Database Reference
In-Depth Information
mydb=# create index events_id_ndx on events(id);
CREATE INDEX
mydb=# explain analyse SELECT * FROM EVENTS ORDER BY ID DESC LIMIT 3;
QUERY PLAN
----------------------------------------------------------------------
Limit (cost=0.00..0.08 rows=3 width=4) (actual time=0.295..0.311
rows=3 loops=1)
-> Index Scan Backward using events_id_ndx on events
(cost=0.00..27717.34 rows=1000000 width=4) (actual time=0.289..0.295
rows=3 loops=1)
Total runtime: 0.364 ms
(3 rows)
This produces 10,000 times difference in query run time, even when all the data is in memory.
Too little of the data fits in the memory
If not enough of the data fits in shared buffers, lots of re-reading of the same data happens.
This manifests as a big change in any of the fields heap_blks_read , idx_blks_read ,
toast_blks_read in the pg_stat* view before and after the query is run.
It is somewhat normal to have a big difference before and after the first run of the query, as
some data may just not be accessed recently, but if you run the query immediately the second
time and any of the *_blks_read fields still changes a lot, you have this problem for sure.
If your shared_buffers is tuned properly, and you can't rewrite the query to do less block
I/O, you probably have to get a beefier computer.
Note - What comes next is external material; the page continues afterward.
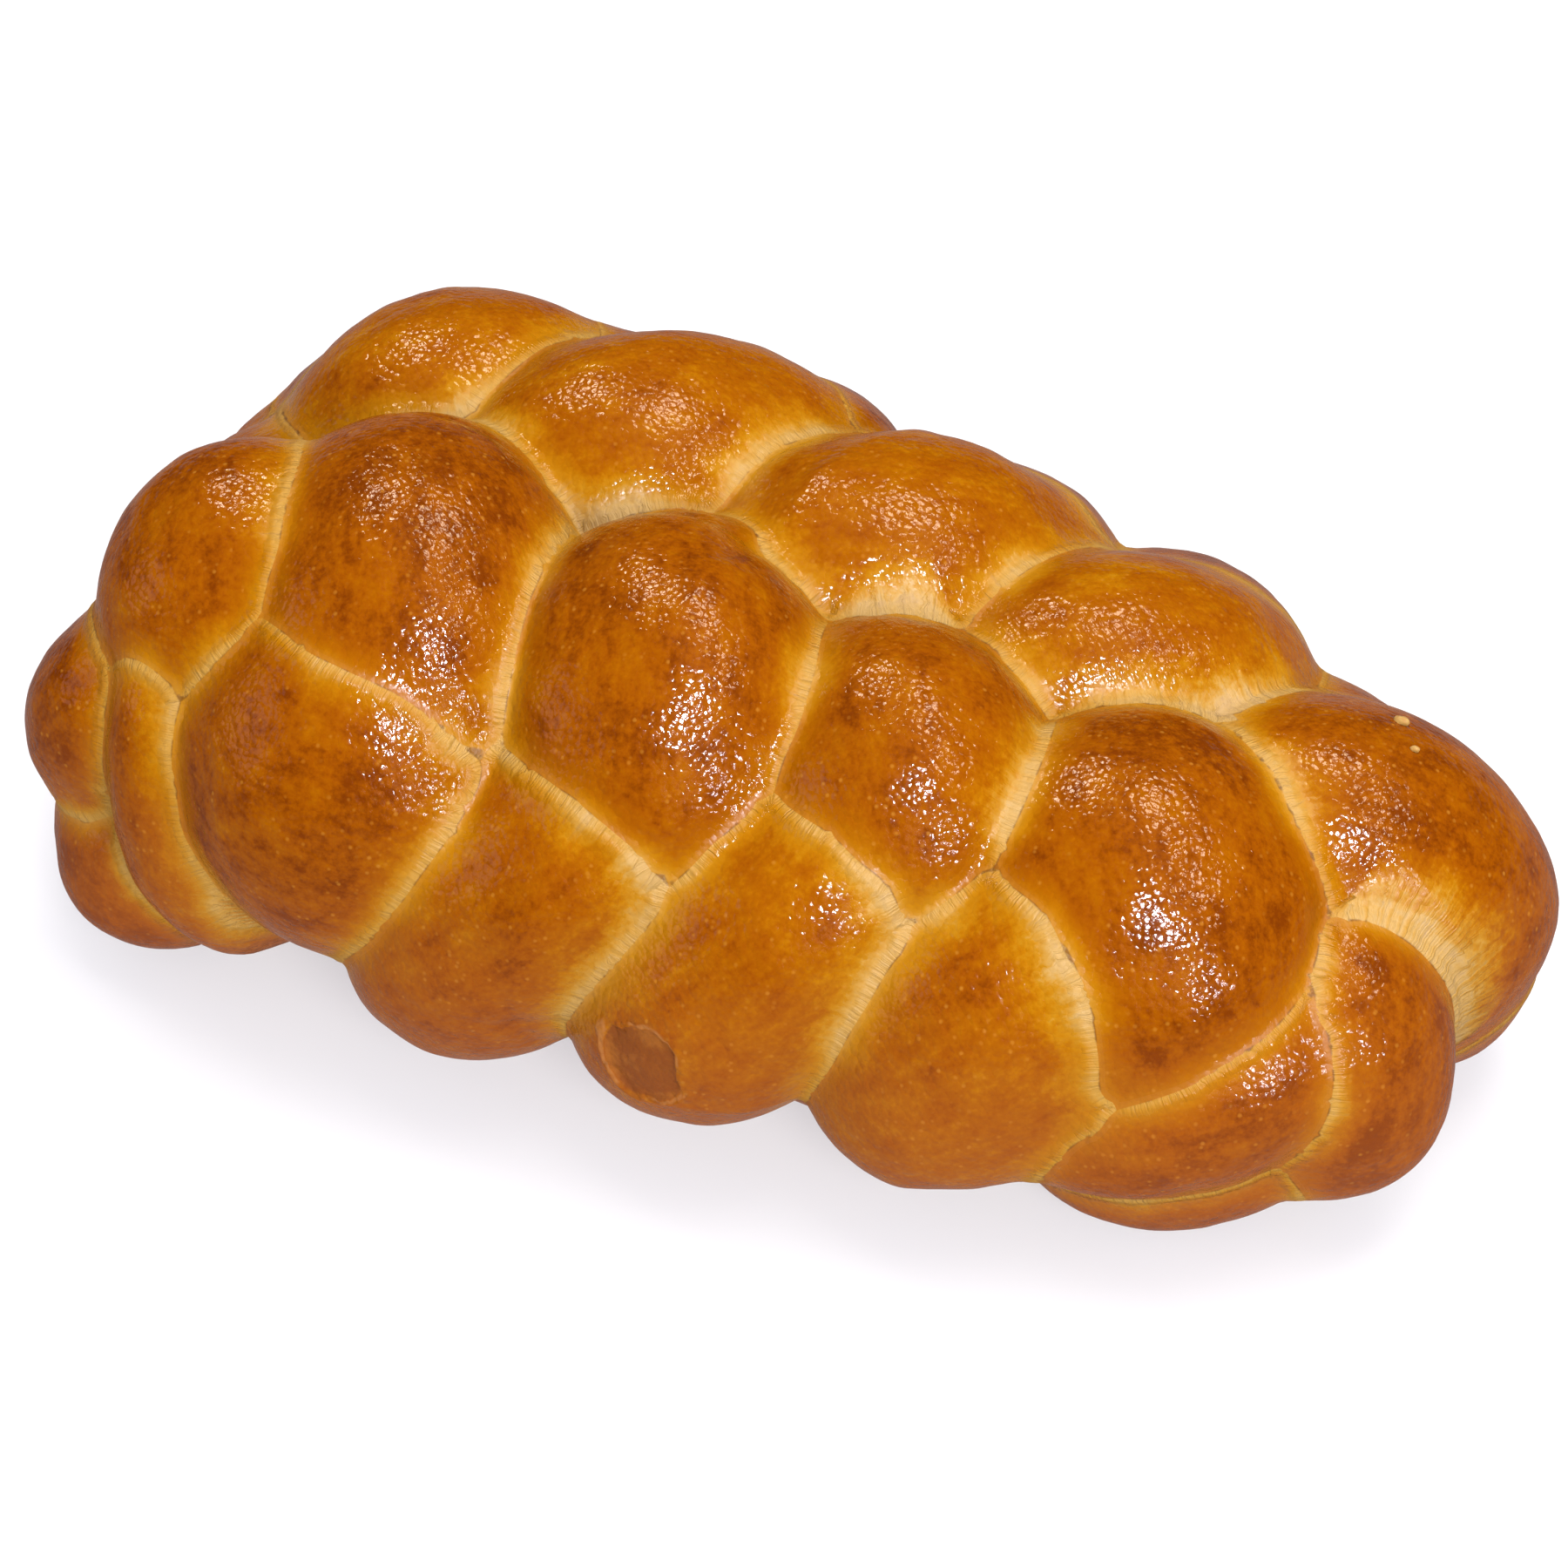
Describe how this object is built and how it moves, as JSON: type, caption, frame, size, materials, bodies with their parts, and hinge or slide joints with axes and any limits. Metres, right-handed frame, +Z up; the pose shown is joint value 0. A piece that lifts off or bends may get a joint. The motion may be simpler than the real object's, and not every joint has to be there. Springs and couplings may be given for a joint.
{
  "type": "braided loaf",
  "caption": "Plump braided egg loaf with a glossy browned crust, pale stretched creases between the strands, a pinched tail and a flat underside.",
  "frame": {"origin": "middle of the bounding box at the level of the flat underside", "axes": "+X along the loaf towards the pinched tail, +Y across to the far side, +Z up from the board"},
  "size_m": [0.2762, 0.1624, 0.1029],
  "materials": {
    "crust": "glossy baked crust"
  },
  "bodies": {
    "root": {"loaf": "crust"}
  },
  "joints": []
}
The query returns too much data
Sometimes lazy programmers write a query that returns a lot more rows than needed. This
usually goes unnoticed when the data volumes are small, but can quickly become problematic
once more data appears in the database. For example, you have a picture database and an
application showing a list of pictures. If you are showing only 10 pictures at a time, you should
not request more than 10 from the database (or maybe 11 if you want to display the next link).
For thousands of pictures it makes sense to have a separate count(*) query for determining
the total number of pictures, and not select all pictures and count them in client. For high
performance websites, you would want to replace even the count query with a separately
maintained count in some table to further reduce work done at display time.